At the same time, I was also looking at the sociological reports and the self-identification of increasing numbers of people through the lens of a theologian and scholar of spirituality. And the combination of my professional scholarly assessment and pastoral ministry with young people began leading me toward a much different, even more optimistic perspective.
For too long, pastors and parents have dwelt on the ostensible rejection of "the religious," that second part of the self-identifying phrase, which portends bad things for traditional institutions of religious belonging. To many people, it is seen as the only important data point in the phrase, overshadowing what is, in my estimation, much more significant.
What if we focused first on the embrace of one's identity as "spiritual"?
What if our starting point in thinking about what it means to be a person in communion with God, oneself and the world was not reduced to external expressions of institutional belonging, but instead began with attention to humans' inherent capacity for God?
I am reminded of something Missionary Oblate of Mary Immaculate Fr. Ronald Rolheiser says early in his best-selling book The Holy Longing: The Search for a Christian Spirituality: "Spirituality is not something on the fringes, an option for those with a particular bent. None of us has a choice. Everyone has to have a spirituality and everyone does have one, either a life-giving one or a destructive one."
In the tradition of St. Augustine of Hippo, Rolheiser goes on to say correctly that spirituality is another way of describing the intrinsic desire or passion we have been created with for the divine. Rolheiser adds:
Hence, spirituality is not about serenely picking or rationally choosing certain spiritual activities like going to church, praying or meditating, reading spiritual books, or setting off on some explicit spiritual quest. It is far more basic than that. Long before we do anything religious at all, we have to do something about the fire that burns within us. What we do with that fire, how we channel it, is our spirituality.
All humans have a yearning for relationship with God, but not everyone finds that traditional forms of institutional belonging supports, deepens or sustains a spiritual life of prayer and action in keeping with God's revelation in Jesus Christ. Sadly, infuriatingly even, sometimes the institution — and those members and leaders who identify with it — actually creates impediments to authentic living of faith and relationship with God.

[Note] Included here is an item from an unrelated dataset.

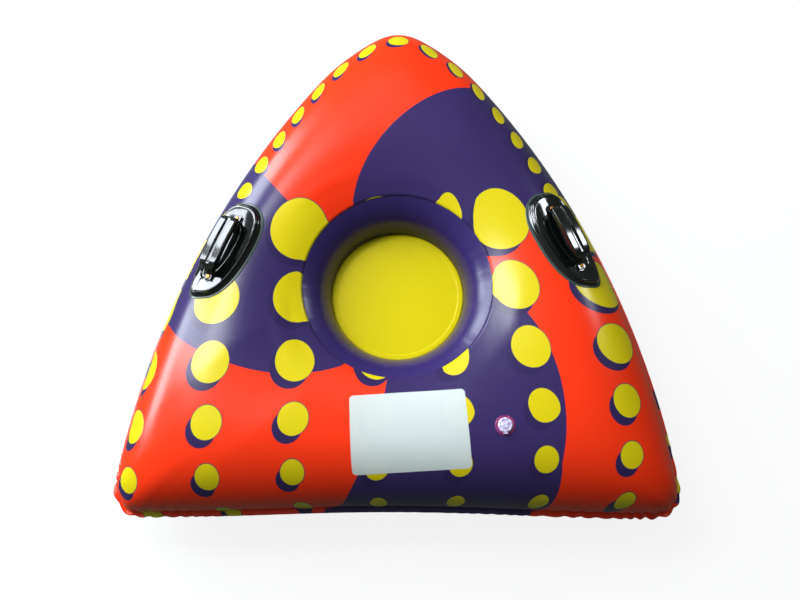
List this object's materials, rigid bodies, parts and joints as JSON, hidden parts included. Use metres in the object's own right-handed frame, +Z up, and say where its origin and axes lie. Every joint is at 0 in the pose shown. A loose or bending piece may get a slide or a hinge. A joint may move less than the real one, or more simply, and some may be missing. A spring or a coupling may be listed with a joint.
{
  "type": "snow tube",
  "caption": "Triangular inflatable snow tube of welded vinyl sheet, with a round seat well, moulded side grab handles and a flush inflation valve.",
  "frame": {"origin": "on the snow, under the middle of the overall box", "axes": "+Z up, +Y towards the nose, +X to the right of a rider who faces the nose"},
  "size_m": [1.1098, 1.072, 0.2648],
  "materials": {
    "printed_vinyl": "orange-red ground print on satin vinyl sheet",
    "plain_vinyl": "plain purple vinyl sheet",
    "wall_vinyl": "plain dark purple vinyl sheet",
    "floor_vinyl": "plain yellow vinyl sheet",
    "patch_vinyl": "soft black weld ring",
    "black_moulding": "polished black moulding",
    "rivet_brass": "plain brass",
    "flange_vinyl": "tinted soft vinyl",
    "valve_vinyl": "clear soft vinyl",
    "flap_vinyl": "clear soft vinyl"
  },
  "bodies": {
    "tube": {"top_panel": "printed_vinyl", "bottom_panel": "plain_vinyl", "seat_wall_upper": "wall_vinyl", "seat_wall_lower": "wall_vinyl", "seat_floor": "floor_vinyl", "valve_flange": "flange_vinyl", "left_handle_patch": "patch_vinyl", "left_handle_base": "black_moulding", "left_handle_grip": "black_moulding", "left_handle_rivet_nose": "rivet_brass", "left_handle_rivet_tail": "rivet_brass", "right_handle_patch": "patch_vinyl", "right_handle_base": "black_moulding", "right_handle_grip": "black_moulding", "right_handle_rivet_nose": "rivet_brass", "right_handle_rivet_tail": "rivet_brass"},
    "valve_stem": {"valve_stem": "valve_vinyl"},
    "valve_cap": {"valve_cap": "valve_vinyl"},
    "valve_check_flap": {"valve_check_flap": "flap_vinyl"}
  },
  "joints": [
    {"name": "valve_pull_out", "type": "slide", "parent": "tube", "child": "valve_stem", "axis": [0, 0, 1], "range_m": [0, 0.016]},
    {"name": "cap_hinge", "type": "hinge", "parent": "valve_stem", "child": "valve_cap", "pos_m": [0.20227, -0.3859, 0.24196], "axis": [1, 0, 0], "range_deg": [0, 150]},
    {"name": "flap_hinge", "type": "hinge", "parent": "valve_stem", "child": "valve_check_flap", "pos_m": [0.20227, -0.3588, 0.21296], "axis": [1, 0, 0], "range_deg": [0, 60], "stiffness_Nm_per_rad": 0.00025, "springref_deg": -28.65}
  ]
}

This shouldn't be that shocking, since the Gospels are replete with precisely this counterintuitive dynamic at play during Jesus' own earthly ministry. The No. 1 obstacle to relationship between those in Jesus' time and Jesus himself is actually his disciples! They bicker about who among themselves is most important (e.g., Matthew 18:1-5; Mark 9:33-37; Luke 9:46-48), they try to shut down those ministering in Jesus' name but without their permission (e.g., Mark 9:38-41; Luke 9:49-50), they try to send crowds away from Jesus rather than provide for the people (e.g., Matthew 14:15-16; Mark 6:35-37; Luke 9:12-13), and they seek to prevent parents from bringing their children to Jesus (e.g., Matthew 19:13-15; Mark 10:13-16; Luke 18:15-17).

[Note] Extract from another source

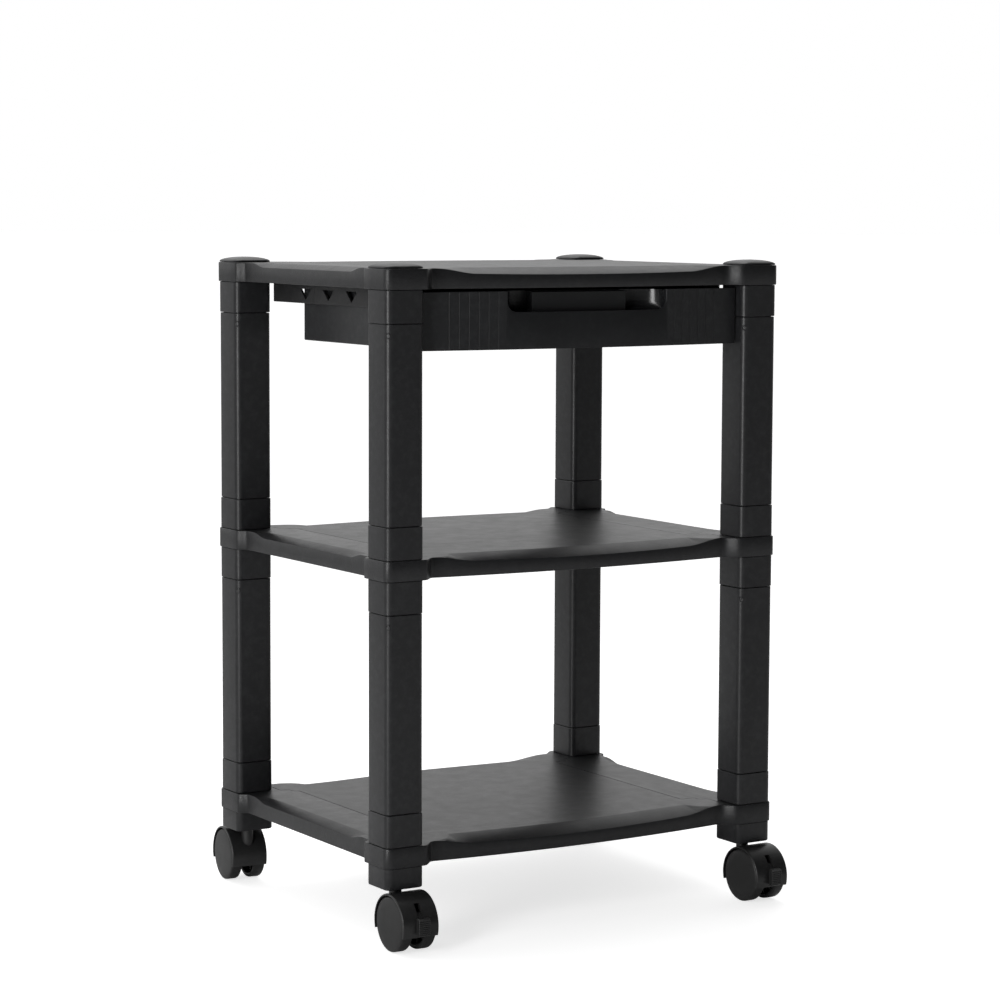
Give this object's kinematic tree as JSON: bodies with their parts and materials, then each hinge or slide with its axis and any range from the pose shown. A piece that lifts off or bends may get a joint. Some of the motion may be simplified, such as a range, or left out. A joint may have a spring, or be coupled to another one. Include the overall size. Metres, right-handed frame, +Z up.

I am, therefore, not the least surprised that many people, especially young adults, find that church leaders appear far more interested in embracing culture warrior identities and dedicating time to which political opponents they wish to condemn rather than embracing the most marginalized and oppressed in our communities. Such church leaders indeed appear to be the successors of the apostles, but mostly in terms of the apostles' efforts to make themselves the most important and prevent others from relationship with Jesus.
This, for young adults, is an obstacle, a stumbling block, a scandal that prevents them from being a "religious" person.

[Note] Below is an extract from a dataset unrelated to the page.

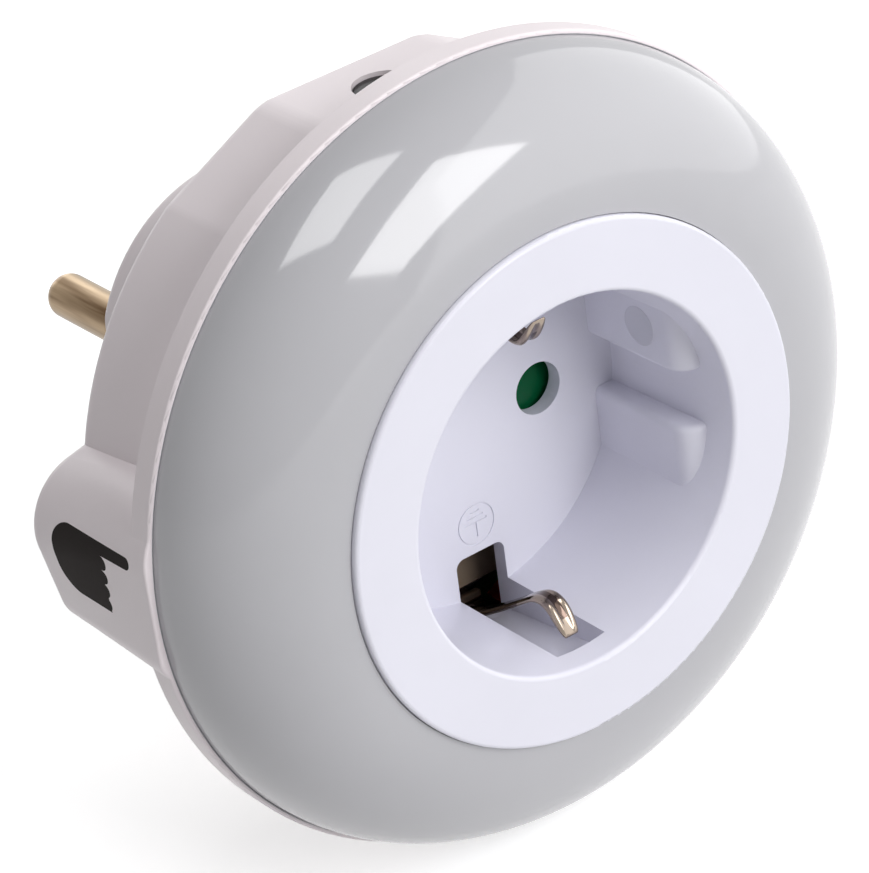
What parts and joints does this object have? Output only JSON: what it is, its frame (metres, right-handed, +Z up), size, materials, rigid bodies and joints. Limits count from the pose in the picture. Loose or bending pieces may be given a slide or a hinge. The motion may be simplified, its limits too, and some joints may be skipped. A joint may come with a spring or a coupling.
{
  "type": "plug-in night light",
  "caption": "Plug-in LED night light with a pass-through earthed socket, a glowing opal ring, a dusk sensor and a touch switch; its bare pins hold it in a wall socket.",
  "frame": {"origin": "centre of the plug's contact face, midway between the pins", "axes": "+Y along the pins into the wall, +Z up through the dusk sensor, +X right as seen from the front"},
  "size_m": [0.0828, 0.0735, 0.082],
  "materials": {
    "insert_white": "satin",
    "housing_white": "satin",
    "opal": "gloss",
    "mark_black": "matte",
    "shutter_green": "satin",
    "inner_grey": "matte",
    "inner_white": "gloss",
    "sensor_dark": "gloss",
    "cell_clear": "gloss",
    "board_white": "satin",
    "board_green": "satin",
    "led_yellow": "satin",
    "capacitor_red": "gloss",
    "can_aluminium": "satin",
    "chip_black": "matte",
    "resistor_tan": "matte",
    "brass": "satin",
    "copper": "satin",
    "spring_steel": "satin",
    "screw_zinc": "satin",
    "clip_nickel": "gloss",
    "lead_black": "satin",
    "lead_blue": "satin",
    "lead_brown": "satin"
  },
  "bodies": {
    "housing": {"bridge_rectifier": "chip_black", "bulk_capacitor": "can_aluminium", "case_screws": "screw_zinc", "contact_left": "brass", "contact_right": "brass", "controller_chip": "chip_black", "diffuser": "opal", "driver_board": "board_green", "driver_board_screws": "screw_zinc", "dropper_resistors": "resistor_tan", "earth_bridge": "brass", "earth_rivets": "brass", "earth_strap_bottom": "clip_nickel", "earth_strap_top": "clip_nickel", "film_capacitor": "capacitor_red", "fuse_link": "resistor_tan", "hand_mark": "mark_black", "led_board": "board_white", "led_board_screws": "screw_zinc", "leds": "led_yellow", "link_header": "chip_black", "link_pins": "brass", "photocell": "cell_clear", "pin_carrier": "inner_grey", "plug_boss": "housing_white", "plug_pin_left": "brass", "plug_pin_right": "brass", "rear_housing": "housing_white", "reflector_ring": "inner_white", "sensor_lens": "sensor_dark", "shutter_cover": "inner_grey", "shutter_spring": "spring_steel", "socket_floor": "insert_white", "socket_insert": "insert_white", "supply_lead_left": "lead_blue", "supply_lead_right": "lead_brown", "touch_lead": "lead_black", "touch_plate": "copper"},
    "shutter": {"shutter": "shutter_green"},
    "clip_top": {"earth_clip_top": "clip_nickel"},
    "clip_bottom": {"earth_clip_bottom": "clip_nickel"}
  },
  "joints": [
    {"name": "shutter_turn", "type": "hinge", "parent": "housing", "child": "shutter", "pos_m": [0, -0.0335, 0], "axis": [0, 1, 0], "range_deg": [0, 40], "stiffness_Nm_per_rad": 0.0005, "springref_deg": -11.46},
    {"name": "clip_top_flex", "type": "hinge", "parent": "housing", "child": "clip_top", "pos_m": [0, -0.0321, 0.0229], "axis": [-1, 0, 0], "range_deg": [0, 5.5], "stiffness_Nm_per_rad": 0.002, "springref_deg": -2.86},
    {"name": "clip_bottom_flex", "type": "hinge", "parent": "housing", "child": "clip_bottom", "pos_m": [0, -0.0321, -0.0229], "axis": [1, 0, 0], "range_deg": [0, 5.5], "stiffness_Nm_per_rad": 0.002, "springref_deg": -2.86}
  ]
}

That so many young adults continue to recognize a spiritual dimension in their lives is a hopeful sign that they are also seeking the language and frameworks that religious traditions can provide.
And yet, so many of the same spiritual seekers continue to recognize a holy longing within them. God continues to draw near to them and invite them into relationship. The problem is that, as the young adults in 2018 state in their document, many of the religiously disaffiliated then struggle today to find language and sources for meaning-making to interpret their spiritual lives in a context where the traditional institutions no longer suffice.
As I wrote in an academic article last year, I still have hope that Catholicism generally and the various spiritual traditions within it (such as the Franciscan tradition) can offer resources for meaning-making and religious belonging for contemporary women and men. That so many young adults continue to recognize a spiritual dimension in their lives is a hopeful sign that they are also seeking the language and frameworks that religious traditions can provide.
But to get there, we have to address the real scandals of contemporary religious institutions, including the failure to fully acknowledge, reckon with and take responsibility for sexual abuse and its cover-up; inadequate respect for and opportunities open to women in church leadership and ministry; discrimination against LGBTQ persons; insufficient resources and attention paid to urgent ethical crises in society beyond abortion (such as the plight of immigrants and refugees, income inequality, global climate change and others); and, as the young people in 2018 make clear, the absence of paths for young adults to take on leadership roles in the church and be accompanied by mentors in faith and ministry who treat them like the adults they are.
So perhaps the expression "I am spiritual, but not religious" is neither as threatening nor as bad as many people think it is. In fact, it may be a great sign of possibility and hope.
The key will be for those in leadership positions of the church to recognize the work of the Holy Spirit in the lives of these spiritual seekers, hear them, learn from them, meet them where they are and walk together with them in the spirit of accompaniment God is calling the church to live. Maybe then, embracing the "religious" part won't seem like such a challenge for the next generation.